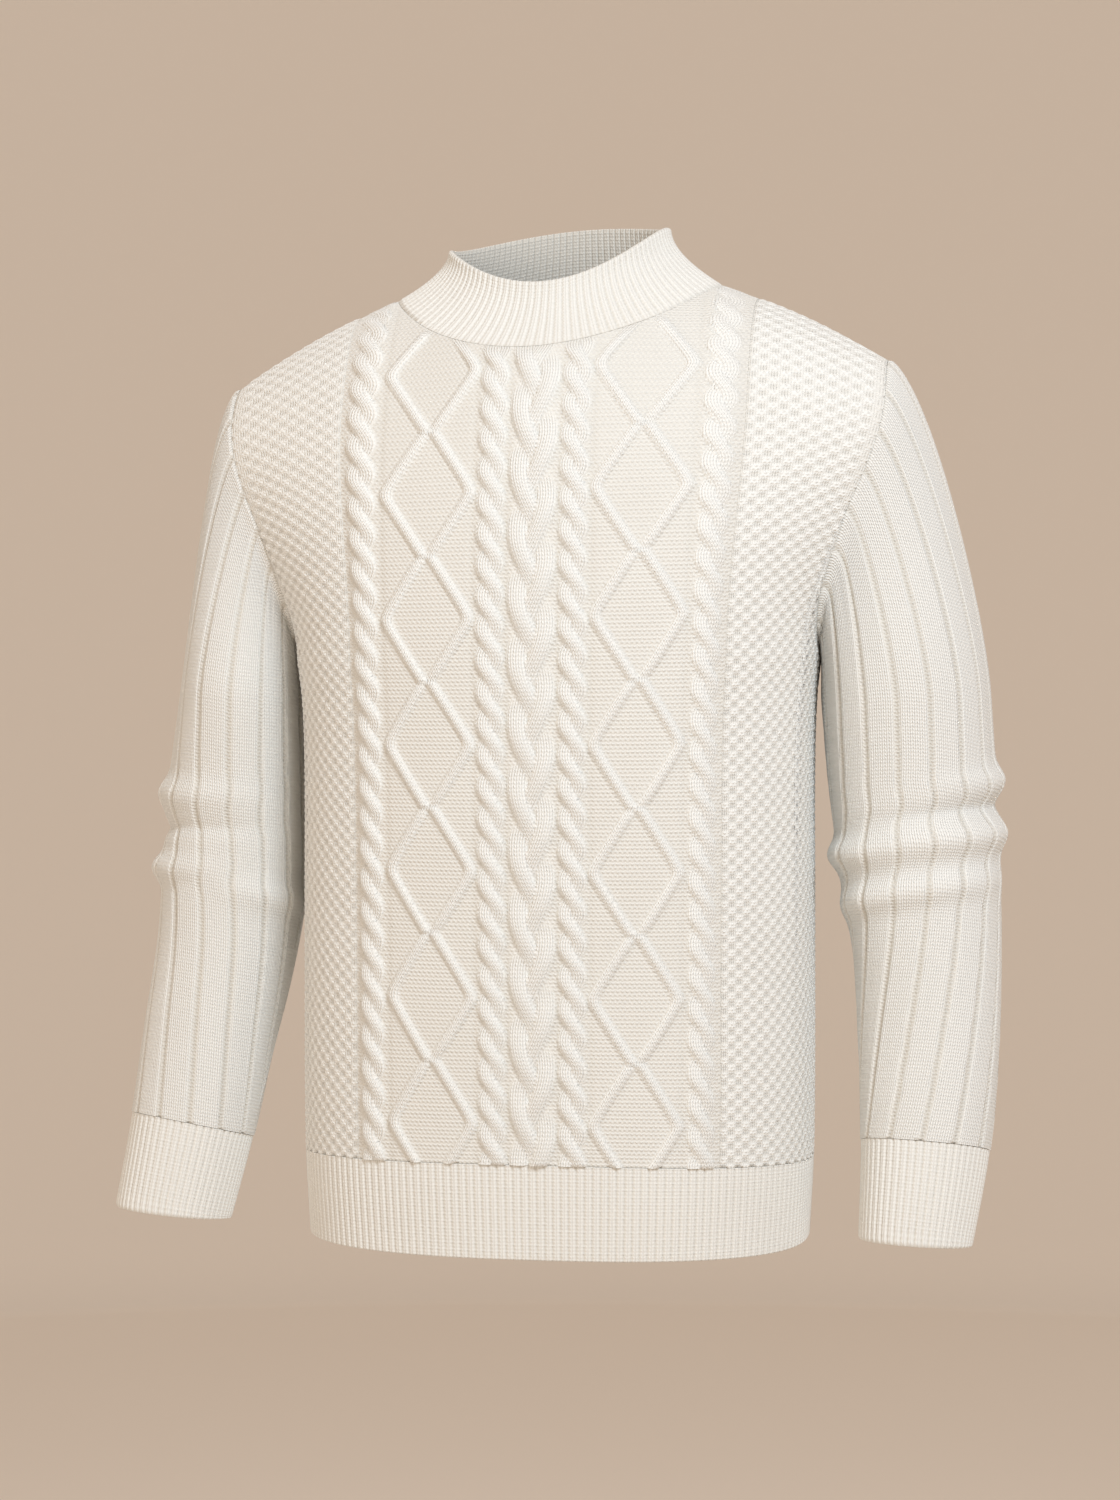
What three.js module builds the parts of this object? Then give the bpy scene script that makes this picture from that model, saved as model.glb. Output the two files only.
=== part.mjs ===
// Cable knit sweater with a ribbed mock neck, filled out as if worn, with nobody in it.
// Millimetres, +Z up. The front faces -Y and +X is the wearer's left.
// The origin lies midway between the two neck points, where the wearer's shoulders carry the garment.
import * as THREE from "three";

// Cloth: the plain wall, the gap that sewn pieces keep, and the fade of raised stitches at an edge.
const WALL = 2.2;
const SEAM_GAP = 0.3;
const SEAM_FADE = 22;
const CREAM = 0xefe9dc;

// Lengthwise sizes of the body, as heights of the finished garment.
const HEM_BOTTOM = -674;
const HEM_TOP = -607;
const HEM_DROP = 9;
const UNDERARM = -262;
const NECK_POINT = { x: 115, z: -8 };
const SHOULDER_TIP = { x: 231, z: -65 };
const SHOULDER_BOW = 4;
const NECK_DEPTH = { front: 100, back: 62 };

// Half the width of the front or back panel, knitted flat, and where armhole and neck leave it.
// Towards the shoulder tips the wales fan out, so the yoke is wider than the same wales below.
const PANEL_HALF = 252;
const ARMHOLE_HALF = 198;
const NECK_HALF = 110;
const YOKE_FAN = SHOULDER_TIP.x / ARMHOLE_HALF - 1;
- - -
### WORK REQUIRED
From the preceding material, extract every line exactly.

### EXERCISE RESPONSE
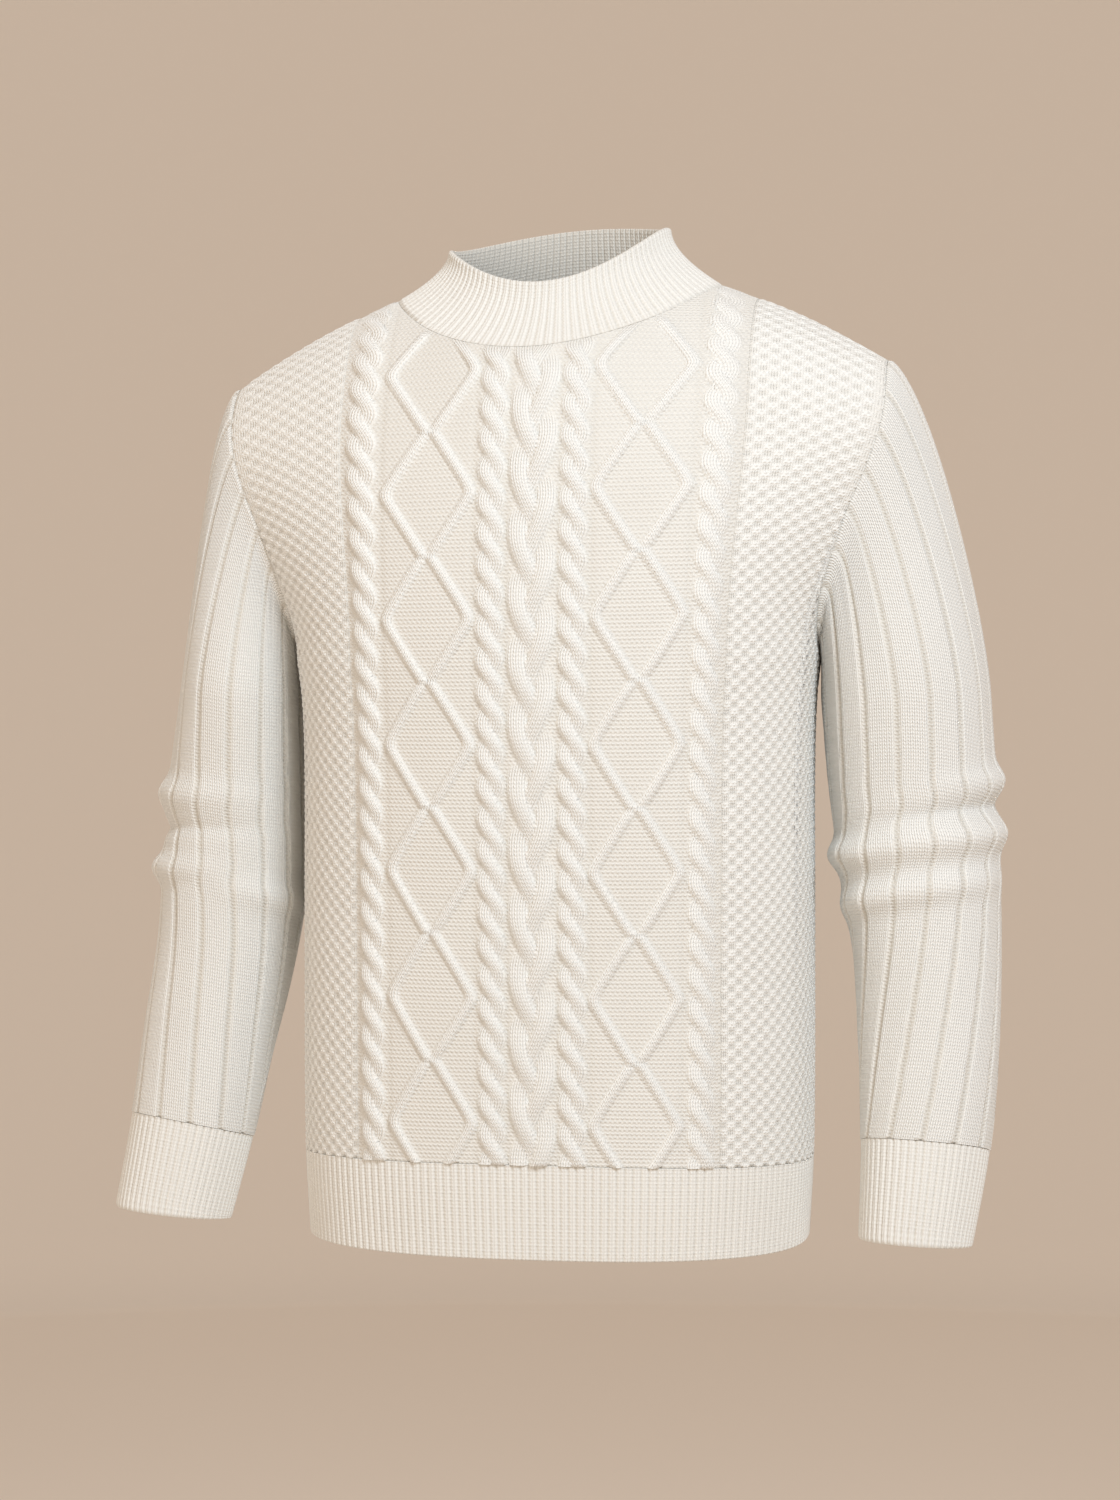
What three.js module builds the parts of this object? Then give the bpy scene script that makes this picture from that model, saved as model.glb. Output the two files only.
=== part.mjs ===
// Cable knit sweater with a ribbed mock neck, filled out as if worn, with nobody in it.
// Millimetres, +Z up. The front faces -Y and +X is the wearer's left.
// The origin lies midway between the two neck points, where the wearer's shoulders carry the garment.
import * as THREE from "three";

// Cloth: the plain wall, the gap that sewn pieces keep, and the fade of raised stitches at an edge.
const WALL = 2.2;
const SEAM_GAP = 0.3;
const SEAM_FADE = 22;
const CREAM = 0xefe9dc;

// Lengthwise sizes of the body, as heights of the finished garment.
const HEM_BOTTOM = -674;
const HEM_TOP = -607;
const HEM_DROP = 9;
const UNDERARM = -262;
const NECK_POINT = { x: 115, z: -8 };
const SHOULDER_TIP = { x: 231, z: -65 };
const SHOULDER_BOW = 4;
const NECK_DEPTH = { front: 100, back: 62 };

// Half the width of the front or back panel, knitted flat, and where armhole and neck leave it.
// Towards the shoulder tips the wales fan out, so the yoke is wider than the same wales below.
const PANEL_HALF = 252;
const ARMHOLE_HALF = 198;
const NECK_HALF = 110;
const YOKE_FAN = SHOULDER_TIP.x / ARMHOLE_HALF - 1;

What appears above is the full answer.